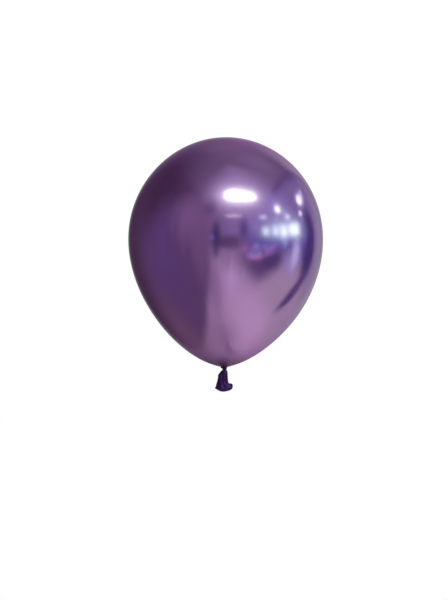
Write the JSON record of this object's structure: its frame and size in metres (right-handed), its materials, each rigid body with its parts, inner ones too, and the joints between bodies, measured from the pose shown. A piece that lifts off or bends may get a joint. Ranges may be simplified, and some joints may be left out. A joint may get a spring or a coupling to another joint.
{
  "type": "latex balloon",
  "caption": "Inflated pear-shaped latex party balloon with a hand-tied knot and a short slack tail that ends in a rolled lip.",
  "frame": {"origin": "on the axis at the throat, where the body ends and the knot begins: the point that a ribbon, a balloon cup or a stick holds", "axes": "+Z from the throat up to the crown, +X to the right seen from the front, +Y away from the viewer; the wide face of the tail lies in the XZ plane"},
  "size_m": [0.2794, 0.2794, 0.3653],
  "materials": {
    "pearl_film": "polished",
    "slack_film": "satin"
  },
  "bodies": {
    "envelope": {"envelope": "pearl_film"},
    "neck": {"neck_gather": "pearl_film"},
    "knot": {"knot_loop": "slack_film", "knot_strand": "slack_film"},
    "tail_root": {"tail_root": "slack_film"},
    "tail": {"tail_sleeve": "slack_film", "lip_bead": "slack_film"}
  },
  "joints": [
    {"name": "neck_side_bend", "type": "hinge", "parent": "envelope", "child": "neck", "pos_m": [0, 0, -0.0005], "axis": [0, 1, 0], "range_deg": [-15, 15], "stiffness_Nm_per_rad": 0.0005},
    {"name": "neck_fore_bend", "type": "hinge", "parent": "neck", "child": "knot", "pos_m": [0, 0, -0.0005], "axis": [1, 0, 0], "range_deg": [-15, 15], "stiffness_Nm_per_rad": 0.0005},
    {"name": "tail_side_bend", "type": "hinge", "parent": "knot", "child": "tail_root", "pos_m": [0, 0, -0.0048], "axis": [0, 1, 0], "range_deg": [-30, 30], "stiffness_Nm_per_rad": 0.0003},
    {"name": "tail_fore_bend", "type": "hinge", "parent": "tail_root", "child": "tail", "pos_m": [0, 0, -0.0048], "axis": [1, 0, 0], "range_deg": [-30, 30], "stiffness_Nm_per_rad": 0.0003}
  ]
}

++++++++++++++++++++

**SHORT TASK:**
Restate the data above exactly, keeping each word as it stands.

**REPLY TO THE TASK:**
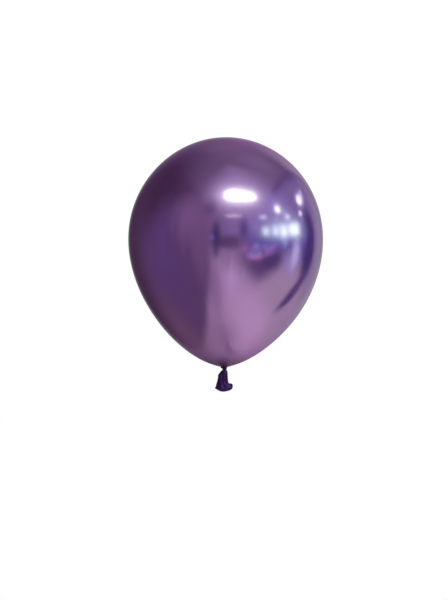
Write the JSON record of this object's structure: its frame and size in metres (right-handed), its materials, each rigid body with its parts, inner ones too, and the joints between bodies, measured from the pose shown. A piece that lifts off or bends may get a joint. Ranges may be simplified, and some joints may be left out. A joint may get a spring or a coupling to another joint.
{
  "type": "latex balloon",
  "caption": "Inflated pear-shaped latex party balloon with a hand-tied knot and a short slack tail that ends in a rolled lip.",
  "frame": {"origin": "on the axis at the throat, where the body ends and the knot begins: the point that a ribbon, a balloon cup or a stick holds", "axes": "+Z from the throat up to the crown, +X to the right seen from the front, +Y away from the viewer; the wide face of the tail lies in the XZ plane"},
  "size_m": [0.2794, 0.2794, 0.3653],
  "materials": {
    "pearl_film": "polished",
    "slack_film": "satin"
  },
  "bodies": {
    "envelope": {"envelope": "pearl_film"},
    "neck": {"neck_gather": "pearl_film"},
    "knot": {"knot_loop": "slack_film", "knot_strand": "slack_film"},
    "tail_root": {"tail_root": "slack_film"},
    "tail": {"tail_sleeve": "slack_film", "lip_bead": "slack_film"}
  },
  "joints": [
    {"name": "neck_side_bend", "type": "hinge", "parent": "envelope", "child": "neck", "pos_m": [0, 0, -0.0005], "axis": [0, 1, 0], "range_deg": [-15, 15], "stiffness_Nm_per_rad": 0.0005},
    {"name": "neck_fore_bend", "type": "hinge", "parent": "neck", "child": "knot", "pos_m": [0, 0, -0.0005], "axis": [1, 0, 0], "range_deg": [-15, 15], "stiffness_Nm_per_rad": 0.0005},
    {"name": "tail_side_bend", "type": "hinge", "parent": "knot", "child": "tail_root", "pos_m": [0, 0, -0.0048], "axis": [0, 1, 0], "range_deg": [-30, 30], "stiffness_Nm_per_rad": 0.0003},
    {"name": "tail_fore_bend", "type": "hinge", "parent": "tail_root", "child": "tail", "pos_m": [0, 0, -0.0048], "axis": [1, 0, 0], "range_deg": [-30, 30], "stiffness_Nm_per_rad": 0.0003}
  ]
}